You can bottle yourself up and try to insulate yourself from it, but let me tell you: It’s not going away, so you might as well let it happen. You’ll feel it, you’ll hurt, but I’ve learned that you’ll also be OK. You will be OK.
5. I’ve learned that I’ll probably feel my brother’s presence forever.
I'll still see him in each of my children, in their personalities, in their senses of humor, which is what my brother was known for.
I'll still feel him when my family is together and my sister and my parents are laughing and we’re giving each other a hard time. I often feel the hair on the back of my neck stand up. I feel a warmth come over me, a warmth hard to describe because it’s unlike any sensation I’ve felt before.
And I hope I'll still feel him, forever, kicking me in the ass when I’m about to chicken out on doing something that scares me. I can almost hear what he would say to me in those situations: Don’t give up. You’re better than that.
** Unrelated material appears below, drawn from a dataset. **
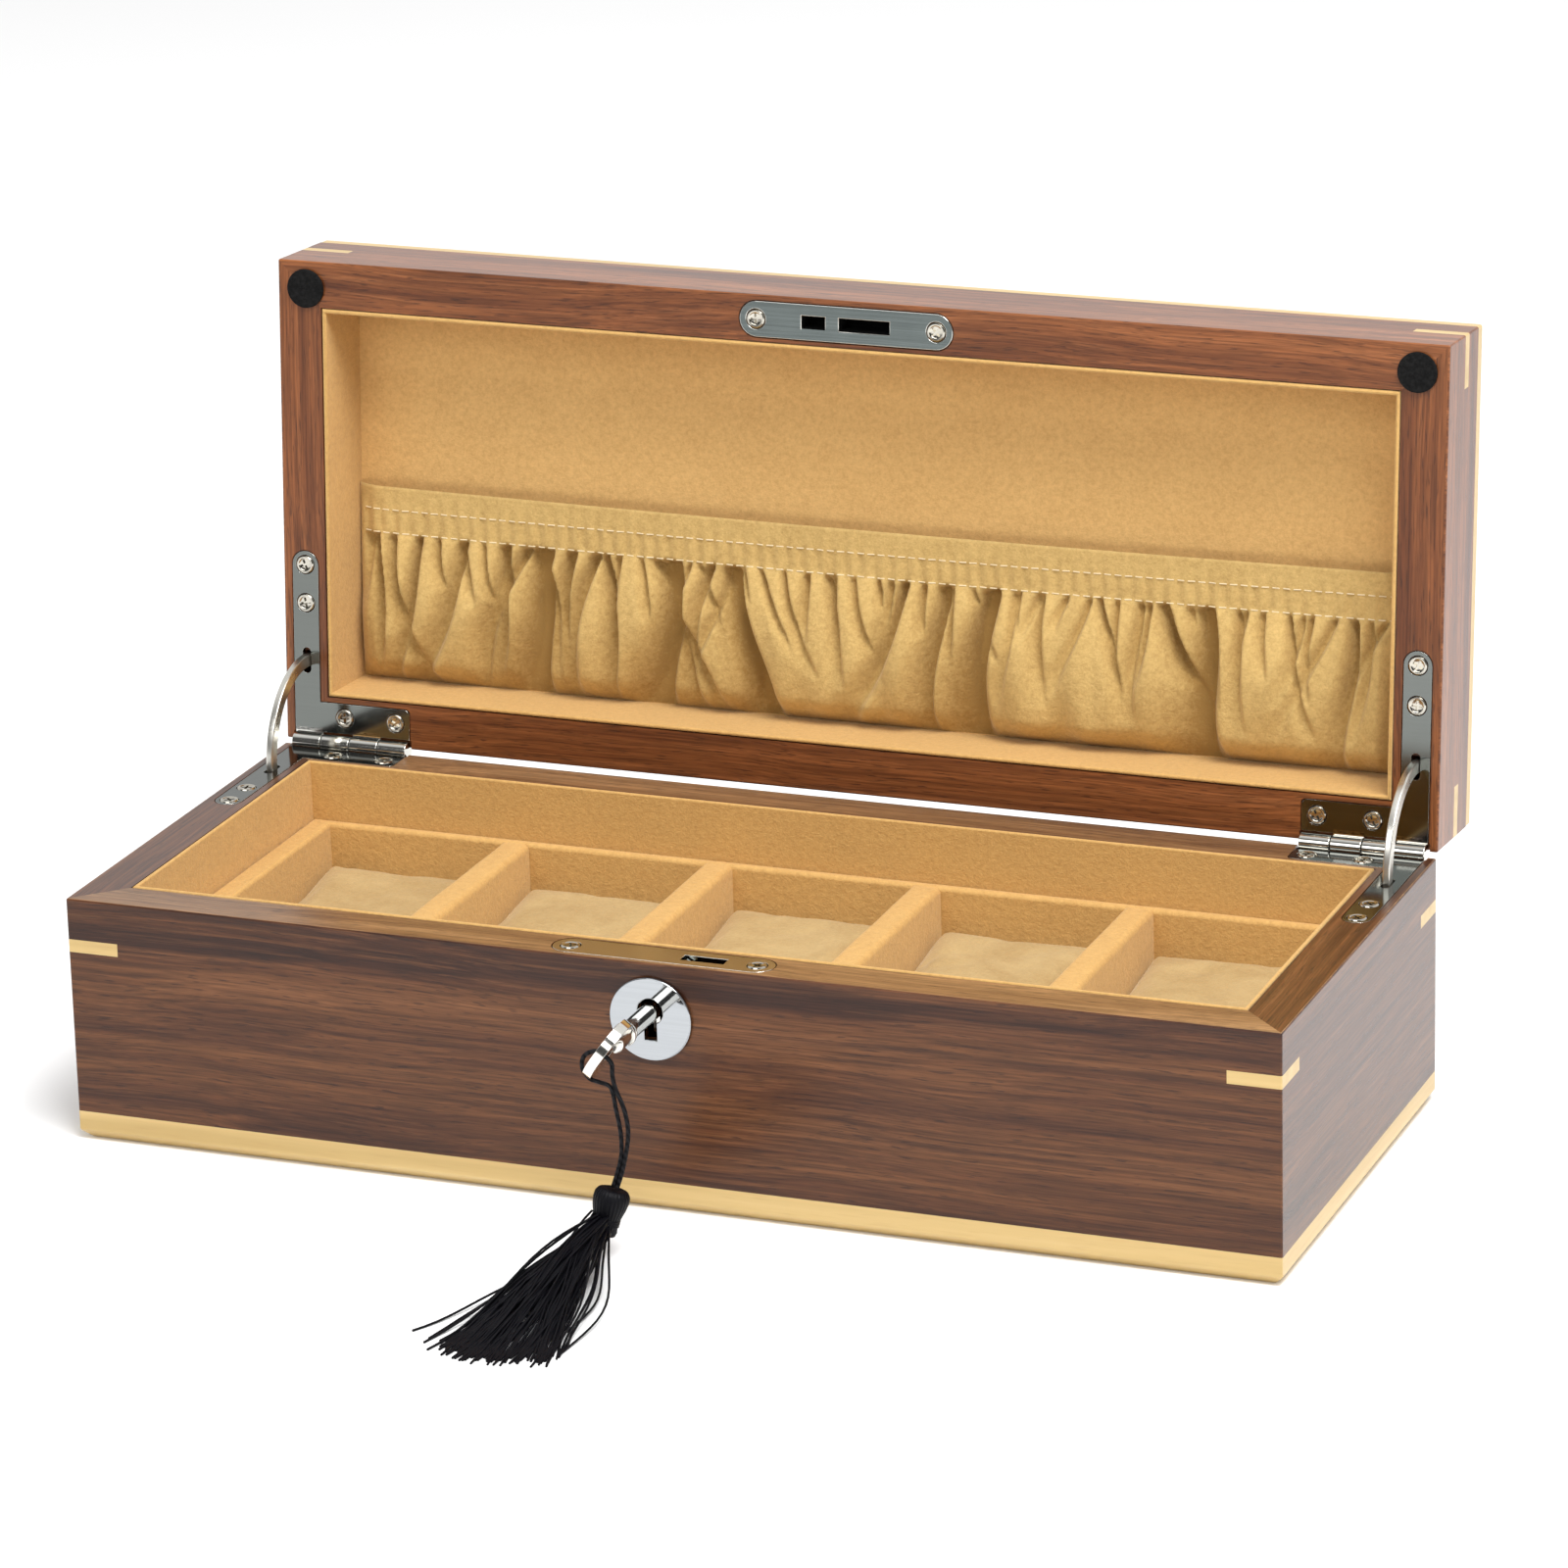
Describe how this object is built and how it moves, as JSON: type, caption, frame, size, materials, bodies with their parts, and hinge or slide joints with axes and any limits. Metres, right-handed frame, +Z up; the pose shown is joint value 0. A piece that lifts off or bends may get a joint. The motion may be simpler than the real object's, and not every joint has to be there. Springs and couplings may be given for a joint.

I’ve learned to recognize these moments, when I feel him with me. They are bittersweet. They are welcome. And they tug at my heart because they will never be enough.
6. What I’ve realized most of all, after all of these years, is that there didn’t need to be a replacement for my brother.
When we knew, in those last weeks, that it would not be possible for him to walk me down the aisle, I contemplated other options. But in the end, I decided there was no understudy, and there would be no last minute stand-in. I couldn’t imagine replacing him in that role.
And as always, even though my brother wasn't physically there, he showed up. He kicked me in the ass a little and told me not to be scared. He reminded me that I didn’t have time to let my pain stand in the way of my wedding, my happiness.
Me and my husband walking down the aisle after our marriage ceremony.
In the end, my brother was still there with me on one of the best days of my life because he always has been.